[A run of records]
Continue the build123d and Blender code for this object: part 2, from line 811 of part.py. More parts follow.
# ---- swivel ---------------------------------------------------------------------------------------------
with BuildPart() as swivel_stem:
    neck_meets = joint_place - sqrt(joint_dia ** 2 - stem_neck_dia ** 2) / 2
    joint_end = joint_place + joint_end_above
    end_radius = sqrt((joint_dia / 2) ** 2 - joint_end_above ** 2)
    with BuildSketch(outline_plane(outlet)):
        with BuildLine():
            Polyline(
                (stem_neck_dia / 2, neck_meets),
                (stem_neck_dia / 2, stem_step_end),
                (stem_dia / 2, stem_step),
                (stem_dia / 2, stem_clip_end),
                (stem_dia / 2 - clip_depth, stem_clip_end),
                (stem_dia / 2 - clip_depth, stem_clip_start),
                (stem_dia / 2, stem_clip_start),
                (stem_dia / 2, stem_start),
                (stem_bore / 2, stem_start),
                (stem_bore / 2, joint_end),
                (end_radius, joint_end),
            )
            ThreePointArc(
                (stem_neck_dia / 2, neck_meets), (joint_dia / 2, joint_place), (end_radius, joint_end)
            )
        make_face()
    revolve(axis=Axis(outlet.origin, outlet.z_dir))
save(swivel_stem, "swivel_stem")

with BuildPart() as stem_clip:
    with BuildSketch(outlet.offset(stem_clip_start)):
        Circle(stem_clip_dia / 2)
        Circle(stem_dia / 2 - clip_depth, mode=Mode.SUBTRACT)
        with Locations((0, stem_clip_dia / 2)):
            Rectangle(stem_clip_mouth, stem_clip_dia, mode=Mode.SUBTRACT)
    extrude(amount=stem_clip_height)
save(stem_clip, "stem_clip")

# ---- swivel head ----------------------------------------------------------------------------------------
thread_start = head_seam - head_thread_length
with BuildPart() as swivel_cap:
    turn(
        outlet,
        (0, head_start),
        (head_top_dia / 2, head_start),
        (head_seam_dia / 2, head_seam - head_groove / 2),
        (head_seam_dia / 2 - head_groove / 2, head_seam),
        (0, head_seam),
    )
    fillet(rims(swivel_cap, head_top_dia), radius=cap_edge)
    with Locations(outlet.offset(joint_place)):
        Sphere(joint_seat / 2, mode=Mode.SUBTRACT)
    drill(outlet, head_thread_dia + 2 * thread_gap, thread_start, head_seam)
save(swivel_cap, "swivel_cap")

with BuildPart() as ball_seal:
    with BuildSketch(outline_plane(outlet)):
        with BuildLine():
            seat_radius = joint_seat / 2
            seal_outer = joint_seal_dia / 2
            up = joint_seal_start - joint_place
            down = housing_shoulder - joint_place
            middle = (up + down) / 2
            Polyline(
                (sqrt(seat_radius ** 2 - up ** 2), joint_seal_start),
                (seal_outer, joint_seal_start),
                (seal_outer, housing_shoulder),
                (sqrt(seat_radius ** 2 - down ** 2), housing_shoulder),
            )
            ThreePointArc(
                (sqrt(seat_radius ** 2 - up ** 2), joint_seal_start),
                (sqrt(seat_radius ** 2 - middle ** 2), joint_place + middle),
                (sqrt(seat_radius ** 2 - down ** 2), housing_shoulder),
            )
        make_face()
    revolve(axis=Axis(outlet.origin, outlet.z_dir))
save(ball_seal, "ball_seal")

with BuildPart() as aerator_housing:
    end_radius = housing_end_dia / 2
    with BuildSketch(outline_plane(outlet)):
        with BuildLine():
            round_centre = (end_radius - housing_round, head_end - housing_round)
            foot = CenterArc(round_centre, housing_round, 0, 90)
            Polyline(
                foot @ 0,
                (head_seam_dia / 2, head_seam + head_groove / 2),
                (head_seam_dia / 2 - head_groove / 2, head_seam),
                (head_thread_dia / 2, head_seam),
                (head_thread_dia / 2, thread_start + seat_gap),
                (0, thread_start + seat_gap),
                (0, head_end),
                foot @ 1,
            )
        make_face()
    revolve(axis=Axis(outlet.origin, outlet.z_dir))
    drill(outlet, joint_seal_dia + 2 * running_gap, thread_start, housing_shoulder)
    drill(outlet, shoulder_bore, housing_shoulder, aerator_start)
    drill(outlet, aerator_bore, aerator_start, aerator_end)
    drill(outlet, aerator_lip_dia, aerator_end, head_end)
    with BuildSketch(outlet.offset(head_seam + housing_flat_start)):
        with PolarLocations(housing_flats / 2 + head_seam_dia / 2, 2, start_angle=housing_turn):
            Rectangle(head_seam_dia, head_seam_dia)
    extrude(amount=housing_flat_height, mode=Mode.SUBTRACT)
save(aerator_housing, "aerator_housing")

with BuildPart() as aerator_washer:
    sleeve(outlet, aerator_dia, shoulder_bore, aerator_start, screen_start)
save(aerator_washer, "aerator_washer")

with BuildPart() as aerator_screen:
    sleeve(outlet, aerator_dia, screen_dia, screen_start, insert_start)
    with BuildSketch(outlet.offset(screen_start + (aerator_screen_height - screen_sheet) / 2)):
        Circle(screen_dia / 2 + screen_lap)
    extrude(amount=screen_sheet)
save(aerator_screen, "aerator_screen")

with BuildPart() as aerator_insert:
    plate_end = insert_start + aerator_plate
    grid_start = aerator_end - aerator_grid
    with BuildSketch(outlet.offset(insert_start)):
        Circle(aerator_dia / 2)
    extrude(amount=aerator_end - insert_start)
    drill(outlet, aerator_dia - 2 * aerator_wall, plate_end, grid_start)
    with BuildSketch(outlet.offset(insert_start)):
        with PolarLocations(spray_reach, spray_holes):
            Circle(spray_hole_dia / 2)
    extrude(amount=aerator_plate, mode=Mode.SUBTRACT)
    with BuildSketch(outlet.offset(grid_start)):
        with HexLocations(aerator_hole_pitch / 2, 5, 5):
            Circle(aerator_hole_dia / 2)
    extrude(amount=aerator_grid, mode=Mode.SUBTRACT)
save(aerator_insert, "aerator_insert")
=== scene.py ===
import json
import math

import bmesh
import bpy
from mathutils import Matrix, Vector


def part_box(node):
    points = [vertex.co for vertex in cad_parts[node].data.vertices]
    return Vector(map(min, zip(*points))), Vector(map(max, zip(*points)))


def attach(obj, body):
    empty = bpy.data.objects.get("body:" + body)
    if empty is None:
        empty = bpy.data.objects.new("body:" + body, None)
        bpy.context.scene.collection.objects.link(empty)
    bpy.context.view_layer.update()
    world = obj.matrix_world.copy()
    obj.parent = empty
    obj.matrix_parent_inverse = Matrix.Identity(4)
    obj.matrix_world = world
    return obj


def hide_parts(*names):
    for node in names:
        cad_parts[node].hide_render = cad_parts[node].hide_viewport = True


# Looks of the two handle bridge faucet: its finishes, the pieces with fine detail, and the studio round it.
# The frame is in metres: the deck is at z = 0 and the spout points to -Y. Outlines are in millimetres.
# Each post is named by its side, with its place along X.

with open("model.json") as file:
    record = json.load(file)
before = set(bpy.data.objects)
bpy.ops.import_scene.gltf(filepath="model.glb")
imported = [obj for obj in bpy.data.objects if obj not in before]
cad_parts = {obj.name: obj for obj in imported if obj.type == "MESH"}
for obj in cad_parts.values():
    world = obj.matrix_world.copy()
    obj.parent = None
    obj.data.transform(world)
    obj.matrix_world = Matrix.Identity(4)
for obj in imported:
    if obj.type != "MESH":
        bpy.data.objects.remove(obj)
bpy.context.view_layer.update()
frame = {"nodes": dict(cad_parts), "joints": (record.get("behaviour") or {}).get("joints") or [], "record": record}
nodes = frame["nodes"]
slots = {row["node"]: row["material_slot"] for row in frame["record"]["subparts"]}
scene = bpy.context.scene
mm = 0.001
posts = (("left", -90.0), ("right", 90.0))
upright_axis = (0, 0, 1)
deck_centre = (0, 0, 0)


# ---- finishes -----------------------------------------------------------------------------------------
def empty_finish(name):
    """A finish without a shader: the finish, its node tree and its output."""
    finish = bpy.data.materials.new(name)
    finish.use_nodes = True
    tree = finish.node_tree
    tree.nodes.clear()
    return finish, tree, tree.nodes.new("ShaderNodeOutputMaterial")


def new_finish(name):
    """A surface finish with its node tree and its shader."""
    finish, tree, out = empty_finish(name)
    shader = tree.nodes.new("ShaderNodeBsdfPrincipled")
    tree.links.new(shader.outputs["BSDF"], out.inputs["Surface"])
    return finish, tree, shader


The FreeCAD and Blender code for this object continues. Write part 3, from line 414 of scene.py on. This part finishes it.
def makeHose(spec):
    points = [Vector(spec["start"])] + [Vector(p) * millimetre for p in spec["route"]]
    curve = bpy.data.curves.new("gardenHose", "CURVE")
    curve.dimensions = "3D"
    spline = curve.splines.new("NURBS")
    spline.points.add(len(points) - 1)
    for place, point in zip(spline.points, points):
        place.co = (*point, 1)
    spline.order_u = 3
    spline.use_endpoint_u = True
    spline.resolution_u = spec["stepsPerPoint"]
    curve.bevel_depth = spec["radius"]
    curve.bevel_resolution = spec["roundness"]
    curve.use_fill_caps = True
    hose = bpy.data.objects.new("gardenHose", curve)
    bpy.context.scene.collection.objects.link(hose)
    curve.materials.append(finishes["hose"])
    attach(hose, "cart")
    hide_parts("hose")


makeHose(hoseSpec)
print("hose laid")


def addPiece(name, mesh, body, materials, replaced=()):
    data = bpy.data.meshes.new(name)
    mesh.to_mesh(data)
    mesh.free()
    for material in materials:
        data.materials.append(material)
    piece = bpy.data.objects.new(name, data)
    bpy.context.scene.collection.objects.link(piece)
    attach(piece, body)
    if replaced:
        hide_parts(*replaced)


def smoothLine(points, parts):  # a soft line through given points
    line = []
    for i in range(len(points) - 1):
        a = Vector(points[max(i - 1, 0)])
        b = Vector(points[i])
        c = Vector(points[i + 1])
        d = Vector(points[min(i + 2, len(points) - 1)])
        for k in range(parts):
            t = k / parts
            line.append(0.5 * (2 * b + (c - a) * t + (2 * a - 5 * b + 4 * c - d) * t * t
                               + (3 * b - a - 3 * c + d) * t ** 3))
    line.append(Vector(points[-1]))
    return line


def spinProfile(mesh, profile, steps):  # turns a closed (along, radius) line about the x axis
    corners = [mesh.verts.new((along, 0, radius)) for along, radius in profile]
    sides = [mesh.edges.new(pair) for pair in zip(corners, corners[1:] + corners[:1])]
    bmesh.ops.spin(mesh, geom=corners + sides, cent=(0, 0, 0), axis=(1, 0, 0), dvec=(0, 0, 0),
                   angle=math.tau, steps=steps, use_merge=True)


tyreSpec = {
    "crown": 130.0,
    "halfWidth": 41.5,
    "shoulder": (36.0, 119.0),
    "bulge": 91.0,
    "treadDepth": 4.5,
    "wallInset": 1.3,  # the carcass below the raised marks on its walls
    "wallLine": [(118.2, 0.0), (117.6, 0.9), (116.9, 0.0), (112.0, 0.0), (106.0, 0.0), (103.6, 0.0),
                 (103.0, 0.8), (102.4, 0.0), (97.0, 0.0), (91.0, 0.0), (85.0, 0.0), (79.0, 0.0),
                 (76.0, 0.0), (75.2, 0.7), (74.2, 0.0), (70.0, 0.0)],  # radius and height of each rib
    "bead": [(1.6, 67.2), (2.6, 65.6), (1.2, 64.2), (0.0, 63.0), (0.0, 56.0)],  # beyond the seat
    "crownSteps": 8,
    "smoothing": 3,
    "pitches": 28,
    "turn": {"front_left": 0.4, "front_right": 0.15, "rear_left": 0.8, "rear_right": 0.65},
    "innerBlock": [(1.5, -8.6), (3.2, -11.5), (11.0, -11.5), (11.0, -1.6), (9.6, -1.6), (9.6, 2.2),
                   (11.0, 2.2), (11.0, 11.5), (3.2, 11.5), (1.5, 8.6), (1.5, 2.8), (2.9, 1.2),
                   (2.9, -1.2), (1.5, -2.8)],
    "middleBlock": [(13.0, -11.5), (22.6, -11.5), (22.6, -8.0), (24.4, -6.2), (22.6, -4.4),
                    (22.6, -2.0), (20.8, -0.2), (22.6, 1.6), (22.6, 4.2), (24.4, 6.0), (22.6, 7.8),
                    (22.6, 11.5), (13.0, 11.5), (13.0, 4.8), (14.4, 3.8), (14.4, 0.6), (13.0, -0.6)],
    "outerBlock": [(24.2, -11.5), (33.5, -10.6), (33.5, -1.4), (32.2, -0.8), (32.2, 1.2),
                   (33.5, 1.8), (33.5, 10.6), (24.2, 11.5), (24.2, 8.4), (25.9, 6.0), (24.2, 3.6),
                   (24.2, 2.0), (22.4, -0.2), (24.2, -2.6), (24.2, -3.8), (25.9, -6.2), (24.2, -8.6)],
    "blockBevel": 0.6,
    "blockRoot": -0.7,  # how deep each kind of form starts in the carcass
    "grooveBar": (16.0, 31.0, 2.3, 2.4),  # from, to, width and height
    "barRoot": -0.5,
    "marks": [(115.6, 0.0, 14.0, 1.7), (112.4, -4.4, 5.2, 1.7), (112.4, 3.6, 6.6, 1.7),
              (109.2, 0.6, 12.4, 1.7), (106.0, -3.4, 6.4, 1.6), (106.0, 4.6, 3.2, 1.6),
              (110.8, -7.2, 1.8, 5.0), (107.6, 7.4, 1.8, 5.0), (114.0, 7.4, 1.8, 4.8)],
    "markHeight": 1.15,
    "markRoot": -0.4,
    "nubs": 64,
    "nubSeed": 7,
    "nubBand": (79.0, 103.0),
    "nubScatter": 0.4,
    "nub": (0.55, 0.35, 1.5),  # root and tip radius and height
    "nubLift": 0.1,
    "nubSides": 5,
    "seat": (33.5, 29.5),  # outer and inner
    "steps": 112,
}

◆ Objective
Extract, word for word, every line beginning with the one that holds "extrude(amount=aerator_end - insert_start)" and concluding with the one that holds "cad_parts[node].hide_render = cad_parts[node].hide_viewport". Include both of those lines.

◆ Exercise result
    extrude(amount=aerator_end - insert_start)
    drill(outlet, aerator_dia - 2 * aerator_wall, plate_end, grid_start)
    with BuildSketch(outlet.offset(insert_start)):
        with PolarLocations(spray_reach, spray_holes):
            Circle(spray_hole_dia / 2)
    extrude(amount=aerator_plate, mode=Mode.SUBTRACT)
    with BuildSketch(outlet.offset(grid_start)):
        with HexLocations(aerator_hole_pitch / 2, 5, 5):
            Circle(aerator_hole_dia / 2)
    extrude(amount=aerator_grid, mode=Mode.SUBTRACT)
save(aerator_insert, "aerator_insert")
=== scene.py ===
import json
import math

import bmesh
import bpy
from mathutils import Matrix, Vector


def part_box(node):
    points = [vertex.co for vertex in cad_parts[node].data.vertices]
    return Vector(map(min, zip(*points))), Vector(map(max, zip(*points)))


def attach(obj, body):
    empty = bpy.data.objects.get("body:" + body)
    if empty is None:
        empty = bpy.data.objects.new("body:" + body, None)
        bpy.context.scene.collection.objects.link(empty)
    bpy.context.view_layer.update()
    world = obj.matrix_world.copy()
    obj.parent = empty
    obj.matrix_parent_inverse = Matrix.Identity(4)
    obj.matrix_world = world
    return obj


def hide_parts(*names):
    for node in names:
        cad_parts[node].hide_render = cad_parts[node].hide_viewport = True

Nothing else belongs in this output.